Vasilij Kandinskij, colui che sovvertì il linguaggio pittorico del Novecento in maniera innovativa e radicale, è protagonista al MUDEC, il Museo delle Culture di Milano.
Un percorso espositivo originale, che va alla scoperta delle fonti di ispirazione dell’immaginario dell’artista, attraverso le suggestioni visive che hanno accompagnato la sua formazione.
In mostra fino al 9 luglio 2017.
“Per anni e anni ho cercato di ottenere che gli spettatori passeggiassero nei miei quadri; volevo costringerli a dimenticarsi, a sparire addirittura lì dentro. A volte ci sono riuscito, ne ho visto l’effetto sui loro volti”
È il viaggio, e le sue conseguenze, il tema generale della mostra “Kandinskij. Il cavaliere errante in viaggio verso l’astrazione” curata da Silvia Burini e Ada Masoero.

Vasilij Kandinskij - Non-obiettivo (Le naïves), 1910 - Olio su tela, cm 50×66 Krasnodar, Museo Regionale d’Arte © Krasnodar Regional Arts Museum after F. A. Kovalenko
Un viaggio reale e metaforico a più livelli: come una concreta esperienza nel Nord della Russia, compiuta da un giovane Kandinskij studente universitario da un lato, e come viaggio interiore e artistico che lo condurrà all’astrazione della sua pittura, dall’altro.
Varcando la soglia della grande sala del MUDEC, il Museo delle Culture di Milano, siamo tutti invitati a compiere un’esperienza all’interno del suo laboratorio creativo, che esplora il percorso formativo compiuto dall’artista nel corso della sua carriera.
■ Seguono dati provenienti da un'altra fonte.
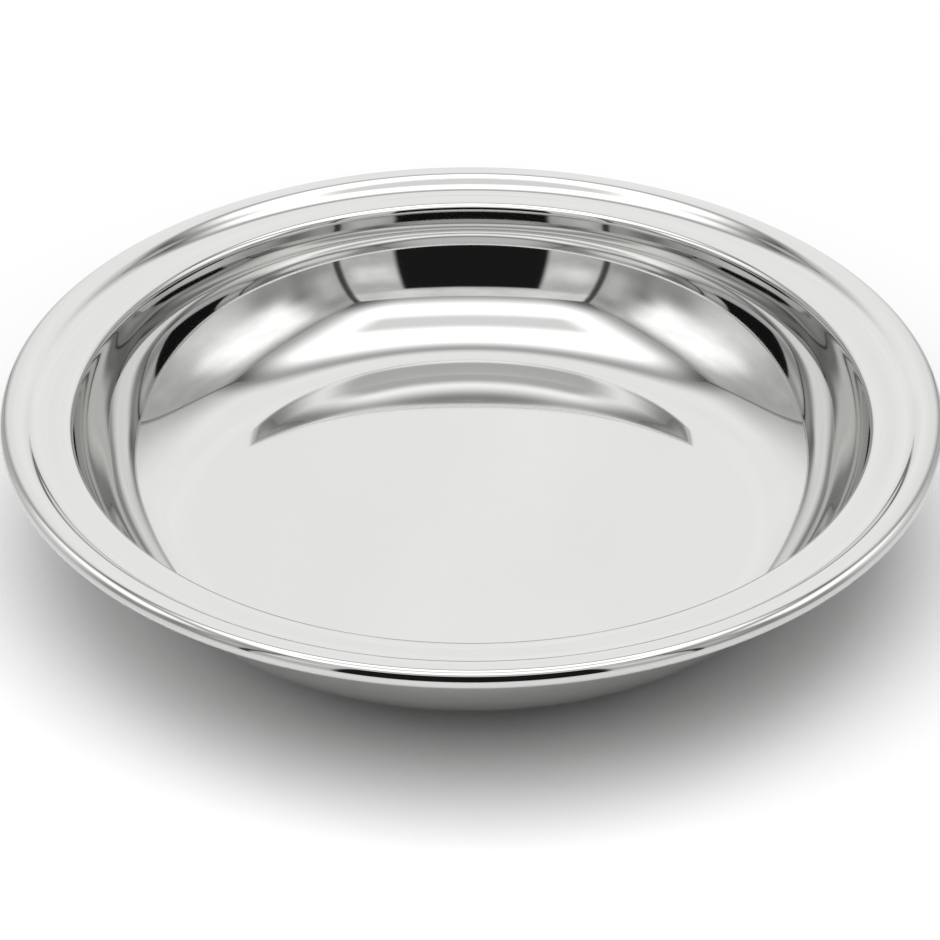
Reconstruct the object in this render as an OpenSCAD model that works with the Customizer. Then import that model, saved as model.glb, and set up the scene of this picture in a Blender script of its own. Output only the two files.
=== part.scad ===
// Deep round thali plate: one pressed sheet whose rim is rolled over a stiffening wire.
// The polished top face of the sheet is one smooth line, followed outwards from the middle of the
// floor. Each run of that line is either straight or a bend, and the sheet hangs below it.

/* [Rim] */
// Overall diameter over the rolled edge
rim_d = 300; // [240:1:400]
// Diameter of the rolled edge
roll_d = 6; // [5:0.1:9]
// Width of the flat flange between the mouth and the step
flange_w = 7; // [2:0.5:25]
// Width of the flat land between the step and the rolled edge
land_w = 2.5; // [2:0.5:12]
// Rise of the step between the flange and the land
step_h = 5.1; // [3.5:0.1:9]
// Slope of the step's face, from level
step_slope = 50; // [35:1:70]
// Bend radius on the top face at the foot and at the head of the step
step_bend_r = 3; // [1.5:0.1:4]

/* [Bowl] */
// Inside depth, from the flange down to the floor
bowl_depth = 49.5; // [40:0.5:70]
// Bend radius on the top face where the wall turns over into the flange
mouth_bend_r = 2.8; // [1.5:0.1:5]
// Height of the steepest band of the wall, measured along it, just below the mouth
collar_w = 2; // [0.5:0.5:4]
// Lean of that band, from upright
collar_lean = 2.5; // [0:0.5:12]
// Bend radius on the top face between the steep band and the leaning wall
wall_bend_r = 46; // [20:1:56]
// Lean of the wall below that bend, from upright
wall_lean = 27; // [20:0.5:32]
// Height of the leaning wall, measured along it
wall_w = 2.9; // [0.5:0.1:10]
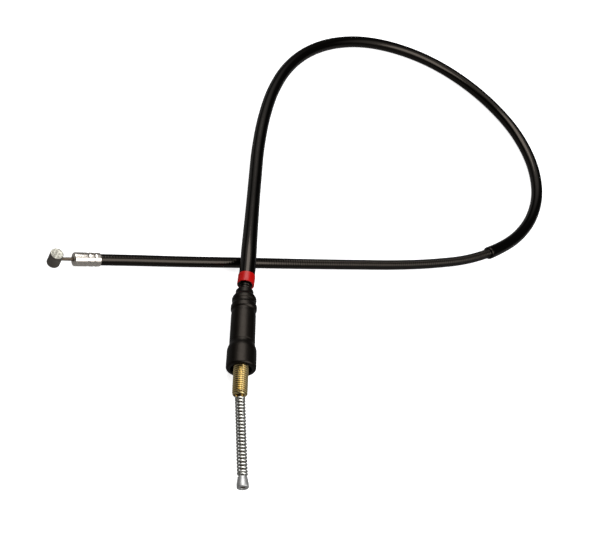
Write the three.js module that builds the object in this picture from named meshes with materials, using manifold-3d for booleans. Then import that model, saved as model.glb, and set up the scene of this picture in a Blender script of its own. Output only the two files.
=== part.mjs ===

Suppellettili, tessuti, giocattoli, stampe popolari affiancano le 49 opere di Kandinskij, alcune delle quali inedite in Italia, fungendo da coadiuvanti per comprenderne l’evoluzione artistica.
Dalla tradizione popolare, alle favole dell’infanzia, passando attraverso la spedizione nella regione di Vologda, un paesino a 500 chilometri a nord della capitale russa, dove si incontra con le arti decorative, per poi giungere al rapporto con la Madre Mosca. E così, nella sede milanese, dove si celebrano le culture per antonomasia, siamo chiamati ad assistere al viaggio, che lo avrebbe condotto dalla pittura figurativa al distacco dall’oggetto e quindi all’astrazione.
Sono i ricordi di infanzia dell’artista Vasilij Kandinskij a comunicare.
Nella sala viene analizzato il tema del cavallo e cavaliere. Due figure fuse in un’unica entità. Il rapporto di fiducia che si crea tra umano e animale è un rapporto complesso che rivive oltre nei ricordi d’infanzia, anche nell’immaginario collettivo che si nutre di fiabe e dell’epos russo e tedesco. Il cavaliere, con o senza cavallo, accompagnerà a lungo l’artista in decine di rappresentazioni diverse, sia per la tecnica (acquerello, xilografie, lineografie) sia per l’interpretazione del motivo.
Iniziamo a scorgere un cambiamento del segno pittorico dell’artista, che lentamente si trasforma. Se nel dipinto centrale, pietra miliare della sua produzione artistica Il Cavaliere, del 1914, è chiaramente riconoscibile la scena raffigurata, nell’ultimo quadro della sezione, Composizione colore del 1920, esso cambia, diventa più astratto e si avvicina al codice simbolico che caratterizzerà la sua grammatica e sintassi compositiva.
“Mia madre era nata a Mosca e incarnava tutte le caratteristiche di questa città”
Nella terza sala, intitolata Madre Mosca, l’artista russo equipara la sua amata città e la madre in una dissonante armonia.
In questa sezione, un’esplosione visiva di figure semi astratte conducono il visitatore ad osservare gli scorci paesaggistici dipinti che lo stesso Kandinskij aveva colto nella realtà e trasposto sulla tela. Attraverso la mano del pittore, entriamo in contatto con il Porto di Odessa, e con Mosca. Piazza Rossa, uno dei dipinti cardine della collezione esposta, dove il pittore raffigura la città come “madre” avvolgente, che costituisce il centro dove farvi ritorno.
E infine arrivò l’astrazione.
Lentamente, perseguendo un percorso tortuoso, l’artista comprese che l’oggetto era dannoso per i suoi dipinti. Fu una scoperta casuale, che portò l’artista ad elaborare un nuovo codice pittorico costituito da poche linee evocative. Le forme qua si dissolvono e astraggono, sono “improvvisazioni”, fusioni di cromie. Senza titoli, acquerelli, linee e movimento. Un mondo scomposto e ricomposto sulla tela.